## DATASET EXTRACT
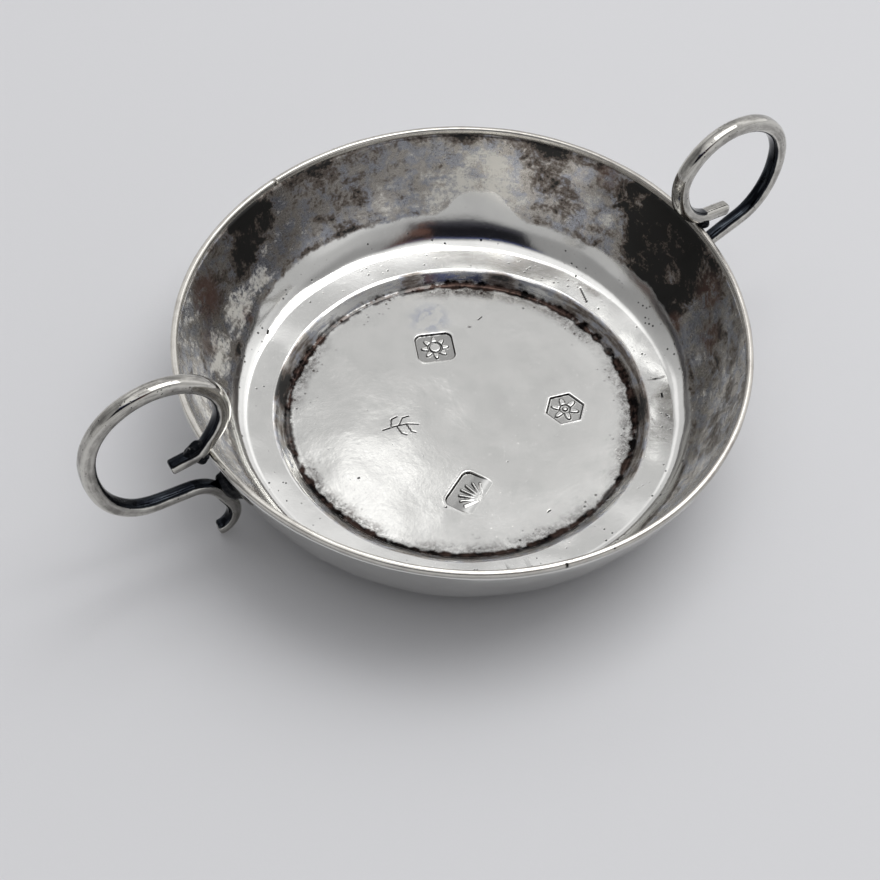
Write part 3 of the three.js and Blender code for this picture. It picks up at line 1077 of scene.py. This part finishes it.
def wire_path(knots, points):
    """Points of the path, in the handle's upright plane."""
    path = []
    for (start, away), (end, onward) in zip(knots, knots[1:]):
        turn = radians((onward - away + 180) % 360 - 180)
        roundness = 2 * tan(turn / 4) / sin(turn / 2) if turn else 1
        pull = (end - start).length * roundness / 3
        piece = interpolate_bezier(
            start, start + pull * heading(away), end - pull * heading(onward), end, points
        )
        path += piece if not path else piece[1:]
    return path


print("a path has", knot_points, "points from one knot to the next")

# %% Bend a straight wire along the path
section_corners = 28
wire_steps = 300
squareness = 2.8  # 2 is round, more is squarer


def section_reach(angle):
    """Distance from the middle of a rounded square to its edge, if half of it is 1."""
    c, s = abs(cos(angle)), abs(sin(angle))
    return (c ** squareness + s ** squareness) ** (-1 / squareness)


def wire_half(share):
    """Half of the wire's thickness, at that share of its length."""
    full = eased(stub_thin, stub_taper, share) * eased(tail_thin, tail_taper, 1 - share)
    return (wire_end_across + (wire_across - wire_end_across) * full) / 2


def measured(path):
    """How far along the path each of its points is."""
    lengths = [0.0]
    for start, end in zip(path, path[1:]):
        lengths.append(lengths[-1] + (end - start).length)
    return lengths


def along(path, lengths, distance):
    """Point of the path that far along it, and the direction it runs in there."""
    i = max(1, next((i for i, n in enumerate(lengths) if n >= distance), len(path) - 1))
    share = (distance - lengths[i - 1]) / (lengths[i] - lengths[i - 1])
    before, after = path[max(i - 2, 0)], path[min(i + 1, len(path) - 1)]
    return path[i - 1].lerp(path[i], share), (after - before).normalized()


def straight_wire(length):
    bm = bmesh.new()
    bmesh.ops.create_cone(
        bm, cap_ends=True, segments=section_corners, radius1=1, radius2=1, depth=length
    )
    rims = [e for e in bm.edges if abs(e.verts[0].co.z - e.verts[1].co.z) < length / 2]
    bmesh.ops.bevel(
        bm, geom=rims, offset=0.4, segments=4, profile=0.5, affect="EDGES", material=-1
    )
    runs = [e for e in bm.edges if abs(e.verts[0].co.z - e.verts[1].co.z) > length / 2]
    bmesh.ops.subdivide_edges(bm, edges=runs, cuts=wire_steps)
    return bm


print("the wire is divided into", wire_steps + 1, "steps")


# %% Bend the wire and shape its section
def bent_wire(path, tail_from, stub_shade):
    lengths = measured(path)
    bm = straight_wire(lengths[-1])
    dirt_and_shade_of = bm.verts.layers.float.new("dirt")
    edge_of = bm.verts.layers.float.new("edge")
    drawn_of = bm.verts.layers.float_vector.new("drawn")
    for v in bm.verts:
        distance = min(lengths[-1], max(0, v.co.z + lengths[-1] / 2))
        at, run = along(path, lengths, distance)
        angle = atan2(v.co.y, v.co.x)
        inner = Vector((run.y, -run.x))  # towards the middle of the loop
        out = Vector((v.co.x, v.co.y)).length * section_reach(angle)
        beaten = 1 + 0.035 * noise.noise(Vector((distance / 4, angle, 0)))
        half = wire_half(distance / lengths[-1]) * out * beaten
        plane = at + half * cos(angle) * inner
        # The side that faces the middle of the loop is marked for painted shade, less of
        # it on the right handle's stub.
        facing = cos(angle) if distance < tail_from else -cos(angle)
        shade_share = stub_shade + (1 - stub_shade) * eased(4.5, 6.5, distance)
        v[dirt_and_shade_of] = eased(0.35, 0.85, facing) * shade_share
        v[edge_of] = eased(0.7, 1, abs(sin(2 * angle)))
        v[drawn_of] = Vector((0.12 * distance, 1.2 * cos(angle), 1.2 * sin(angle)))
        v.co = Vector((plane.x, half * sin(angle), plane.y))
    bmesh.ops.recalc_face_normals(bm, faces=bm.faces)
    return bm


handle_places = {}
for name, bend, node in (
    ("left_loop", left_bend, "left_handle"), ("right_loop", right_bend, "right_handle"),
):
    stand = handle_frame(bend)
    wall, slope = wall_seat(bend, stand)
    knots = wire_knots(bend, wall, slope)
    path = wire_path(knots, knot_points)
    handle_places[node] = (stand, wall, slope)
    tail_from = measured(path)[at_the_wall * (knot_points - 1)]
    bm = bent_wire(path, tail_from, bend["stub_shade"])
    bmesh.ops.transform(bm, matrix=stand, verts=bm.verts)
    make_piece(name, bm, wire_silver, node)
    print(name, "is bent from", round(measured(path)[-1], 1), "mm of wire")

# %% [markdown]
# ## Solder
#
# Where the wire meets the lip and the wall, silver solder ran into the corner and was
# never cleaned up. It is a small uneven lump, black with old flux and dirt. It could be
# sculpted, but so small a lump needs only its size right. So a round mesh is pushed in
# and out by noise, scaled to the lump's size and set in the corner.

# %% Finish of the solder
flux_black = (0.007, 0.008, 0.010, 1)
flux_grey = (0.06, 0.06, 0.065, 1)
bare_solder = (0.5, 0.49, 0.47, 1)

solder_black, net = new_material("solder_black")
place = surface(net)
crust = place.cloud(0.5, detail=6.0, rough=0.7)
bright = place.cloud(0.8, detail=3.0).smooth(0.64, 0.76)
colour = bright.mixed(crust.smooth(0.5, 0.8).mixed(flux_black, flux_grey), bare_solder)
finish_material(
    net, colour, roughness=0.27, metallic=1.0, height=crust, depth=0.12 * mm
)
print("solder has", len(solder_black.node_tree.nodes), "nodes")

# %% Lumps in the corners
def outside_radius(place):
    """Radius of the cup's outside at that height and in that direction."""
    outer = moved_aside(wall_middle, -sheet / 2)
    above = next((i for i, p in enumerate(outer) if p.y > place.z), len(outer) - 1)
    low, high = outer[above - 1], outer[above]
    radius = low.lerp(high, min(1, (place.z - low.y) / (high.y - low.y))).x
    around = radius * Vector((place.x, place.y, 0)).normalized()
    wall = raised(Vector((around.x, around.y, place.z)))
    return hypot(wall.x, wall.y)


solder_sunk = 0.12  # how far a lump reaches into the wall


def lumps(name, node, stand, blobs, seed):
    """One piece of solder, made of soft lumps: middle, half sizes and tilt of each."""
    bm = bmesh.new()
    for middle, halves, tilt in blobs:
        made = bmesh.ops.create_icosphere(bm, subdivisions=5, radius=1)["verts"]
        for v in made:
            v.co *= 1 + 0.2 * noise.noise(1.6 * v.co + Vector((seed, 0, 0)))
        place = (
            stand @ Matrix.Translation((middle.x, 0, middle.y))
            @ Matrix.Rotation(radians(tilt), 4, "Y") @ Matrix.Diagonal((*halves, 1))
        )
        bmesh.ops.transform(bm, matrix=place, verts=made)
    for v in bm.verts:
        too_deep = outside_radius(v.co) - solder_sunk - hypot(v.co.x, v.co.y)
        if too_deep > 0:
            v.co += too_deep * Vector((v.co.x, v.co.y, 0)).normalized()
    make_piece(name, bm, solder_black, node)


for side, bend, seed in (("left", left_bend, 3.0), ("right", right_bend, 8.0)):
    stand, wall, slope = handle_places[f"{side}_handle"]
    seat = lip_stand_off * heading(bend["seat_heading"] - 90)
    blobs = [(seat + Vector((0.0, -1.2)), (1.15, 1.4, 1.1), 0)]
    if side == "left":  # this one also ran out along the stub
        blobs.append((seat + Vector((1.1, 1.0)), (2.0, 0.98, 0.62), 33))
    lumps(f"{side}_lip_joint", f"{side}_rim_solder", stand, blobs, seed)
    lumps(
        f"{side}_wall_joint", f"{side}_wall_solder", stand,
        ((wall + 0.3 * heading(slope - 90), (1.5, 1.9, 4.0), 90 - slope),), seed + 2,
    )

## GOAL OF THE EXERCISE
Reproduce only the lines from the top of the material through the one bearing "return lengths", each exactly as it stands.

## ANSWER TO THE TASK
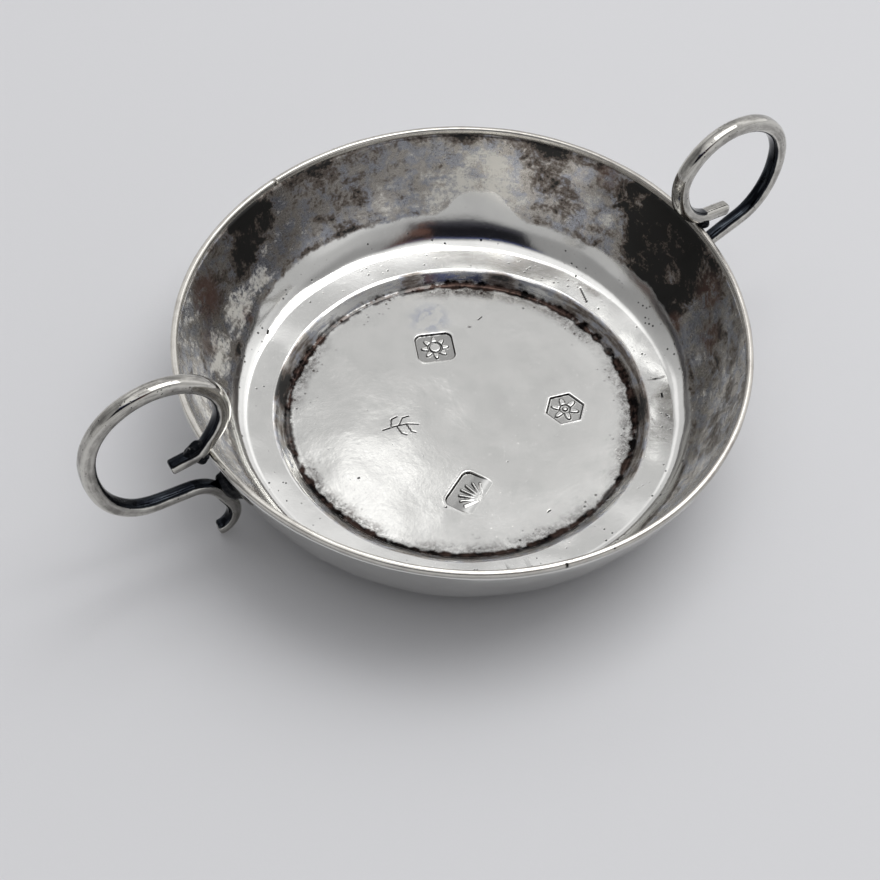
Write part 3 of the three.js and Blender code for this picture. It picks up at line 1077 of scene.py. This part finishes it.
def wire_path(knots, points):
    """Points of the path, in the handle's upright plane."""
    path = []
    for (start, away), (end, onward) in zip(knots, knots[1:]):
        turn = radians((onward - away + 180) % 360 - 180)
        roundness = 2 * tan(turn / 4) / sin(turn / 2) if turn else 1
        pull = (end - start).length * roundness / 3
        piece = interpolate_bezier(
            start, start + pull * heading(away), end - pull * heading(onward), end, points
        )
        path += piece if not path else piece[1:]
    return path


print("a path has", knot_points, "points from one knot to the next")

# %% Bend a straight wire along the path
section_corners = 28
wire_steps = 300
squareness = 2.8  # 2 is round, more is squarer


def section_reach(angle):
    """Distance from the middle of a rounded square to its edge, if half of it is 1."""
    c, s = abs(cos(angle)), abs(sin(angle))
    return (c ** squareness + s ** squareness) ** (-1 / squareness)


def wire_half(share):
    """Half of the wire's thickness, at that share of its length."""
    full = eased(stub_thin, stub_taper, share) * eased(tail_thin, tail_taper, 1 - share)
    return (wire_end_across + (wire_across - wire_end_across) * full) / 2


def measured(path):
    """How far along the path each of its points is."""
    lengths = [0.0]
    for start, end in zip(path, path[1:]):
        lengths.append(lengths[-1] + (end - start).length)
    return lengths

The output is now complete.